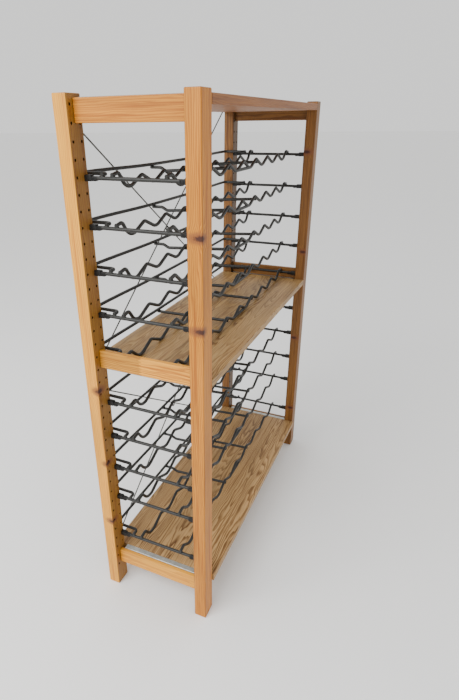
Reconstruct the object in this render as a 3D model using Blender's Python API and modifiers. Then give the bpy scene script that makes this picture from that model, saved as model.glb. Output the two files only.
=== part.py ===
"""Wine rack: a pine shelving bay with three shelves, ten wire bottle racks and a rod-braced back.

Metres, +Z up. X runs along the bay, Y from front to back, and the origin is on the floor under the
middle of the whole object. A piece on the -X side is "left", and one on the -Y side is "front".
"""

import math

import bmesh
import bpy
from mathutils import Matrix, Vector

MM = 0.001

# Overall sizes of the timber frame, over the posts.
LENGTH = 890 * MM
DEPTH = 300 * MM
HEIGHT = 1240 * MM

# Fits.
GAP = 0.3 * MM
SHOULDER_GAP = 0.5 * MM

# Ladder ends.
POST_X = 44 * MM
POST_Y = 32 * MM
POST_EDGE = 2 * MM
RUNG_THICK = 11 * MM
RUNG_HEIGHT = 43 * MM
RUNG_EDGE = 1.5 * MM
TOP_RUNG_DROP = 8 * MM
BOTTOM_RUNG_RISE = 70 * MM
MIDDLE_RUNG_ABOVE_ROW = 24 * MM
TENON_SHOULDER = 2 * MM
TENON_HEIGHT = 28 * MM
TENON_LENGTH = 14 * MM

# Rows of peg holes in the posts' facing sides, counted from 1 at the top.
HOLE_PITCH = 32 * MM
FIRST_HOLE_DROP = 18.7 * MM
LAST_HOLE_RISE = 60 * MM
HOLE_R = 2.8 * MM
HOLE_DEPTH = 15 * MM
HOLE_SIDES = 6
OUTER_COLUMN_INSET = 9.5 * MM
INNER_COLUMN_INSET = 8.5 * MM

# Shelves, with a steel profile round the tongue at each end.
SHELF_THICK = 18 * MM
SHELF_EDGE = 1.5 * MM
SHELF_ABOVE_ROW = 12 * MM
TONGUE_REACH = 14 * MM
TONGUE_SIDE_GAP = 5 * MM
RUNG_TO_TONGUE = 1 * MM
BOTTOM_SHELF_FORWARD = 4.5 * MM
PROFILE_THICK = 1.2 * MM
PIN_R = 2.5 * MM
PIN_SIDES = 8
PIN_IN_POST = 14 * MM
PIN_REACH = 12 * MM
SLOT_CLEARANCE = 0.4 * MM

# Bottle racks.
WIRE_R = 4 * MM
BAR_BELOW_ROW = 2 * MM
WIRE_SIDES = 6
PEG_R = 2.5 * MM
PEG_LENGTH = 10 * MM
WELD_SINK = 0.9 * MM
BOTTLES_ACROSS = 8
RACKS_PER_BAY = 5
LAST_BEND_TO_BAR = 9.5 * MM
TIP_OVERHANG = 4 * MM
FRONT_WAVE_FROM_POST = 54 * MM
BACK_WAVE_FROM_POST = 63.5 * MM
FRONT_PEAK = 3 * MM
BACK_PEAK = -4.2 * MM
WAVE_DROP = 17.2 * MM
TROUGH_HALF_WIDTH = 13 * MM
TIP_FLAT = 24 * MM
CROSS_WIRE_OVERRUN = 4 * MM
CROSS_STEP_FOOT = 42 * MM
CROSS_STEP_HEAD = 21 * MM
BACK_WIRE_INSET = 7 * MM
BACK_ARM_FROM_POST = 9 * MM
BACK_ARM_TURN = 39 * MM
BACK_WIRE_SAG = 4.5 * MM
BEND_R = 9 * MM
BEND_STEPS = 2
SADDLE_X = 12 * MM
SADDLE_Y = 16 * MM
SADDLE_ABOVE = 4 * MM
SADDLE_BELOW = 8 * MM

# Back bracing.
ROD_R = 1.8 * MM
RING_R = 8 * MM
RING_HOLE_R = 3 * MM
RING_THICK = 1.4 * MM
EYE_R = 5.5 * MM
EYE_THICK = 2.4 * MM
EYE_HOLE_R = 2.3 * MM
EYE_SIDES = 12
ROD_START = 3.8 * MM
LAYER_BEND = 20 * MM
SCREW_R = 1.9 * MM
SCREW_IN_POST = 14 * MM
SCREW_HEAD_R = 4.2 * MM
SCREW_HEAD_THICK = 2.6 * MM
PILOT_R = 2.2 * MM
PILOT_DEPTH = 15 * MM
FALLING_HEAD_DROP = 28 * MM
RISING_HEAD_DROP = 15 * MM
BRACE_FOOT_RISE = 64 * MM
UPPER_FALLING_BELOW_MIDDLE = 68 * MM
UPPER_RISING_BELOW_MIDDLE = 51 * MM
LOWER_FALLING_BELOW_MIDDLE = 63 * MM
LOWER_RISING_BELOW_MIDDLE = 31 * MM

# Meshing: points closer than this are one, so that a wire's caps meet its sides.
WELD_DISTANCE = 0.02 * MM
SHARP_ANGLE = 40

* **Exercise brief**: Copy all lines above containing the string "object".

* **Response**:
Reconstruct the object in this render as a 3D model using Blender's Python API and modifiers. Then give the bpy scene script that makes this picture from that model, saved as model.glb. Output the two files only.
middle of the whole object. A piece on the -X side is "left", and one on the -Y side is "front".